Let $\sum\limits_{k = 1}^{10} {f(a + k)} = 16(2^{10} - 1),$ where the function $f$ satisfies $f(x + y) = f(x)f(y)$ for all natural numbers $x, y$ and $f(1) = 2.$ Then the natural number $a$ is

Let $f: N \rightarrow R$ be such that $f(1)=1$ and $f(1)+2 f(2)+3 f(3)+\ldots+n f(n)=n(n+1) f(n)$ for all $n \in N, n \geq 2,$ where $N$ is the set of natural numbers and $R$ is the set of real numbers.
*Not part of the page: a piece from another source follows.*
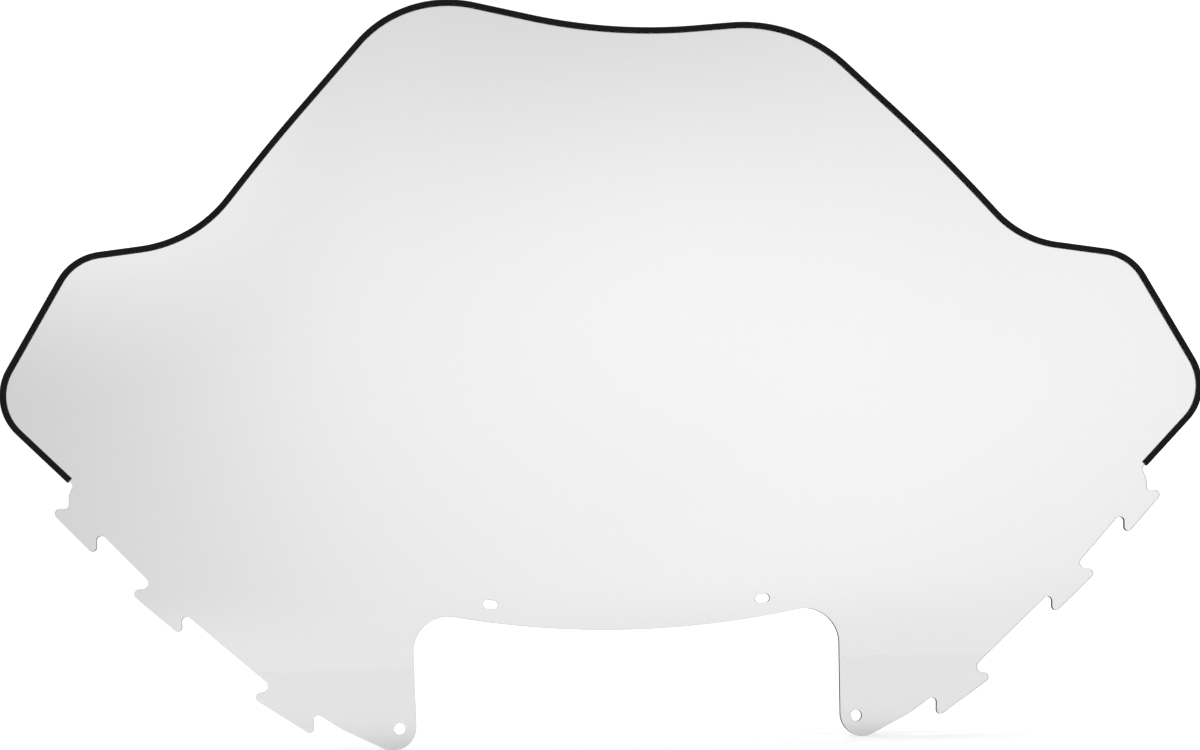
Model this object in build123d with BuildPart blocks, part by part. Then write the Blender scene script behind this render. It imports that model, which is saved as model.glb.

Then,the value of $f(500)$ is

Suppose $f : R \rightarrow (0, \infty)$ be a differentiable function such that $5f(x + y) = f(x) \cdot f(y), \forall x, y \in R$. If $f(3) = 320$,then $\sum_{n=0}^5 f(n)$ is equal to:

The function $f$ satisfies the functional equation $3f(x) + 2f\left( \frac{x + 59}{x - 1} \right) = 10x + 30$ for all real $x \neq 1$. The value of $f(7)$ is

Let $f$ be a function defined by $f(xy) = \frac{f(x)}{y}$ for all positive real numbers $x$ and $y$. If $f(30) = 20$,then $f(40) = $

Let $f : R - \{0, 1\} \rightarrow R$ be a function such that $f(x) + f\left(\frac{1}{1-x}\right) = 1 + x$. Then $f(2)$ is equal to: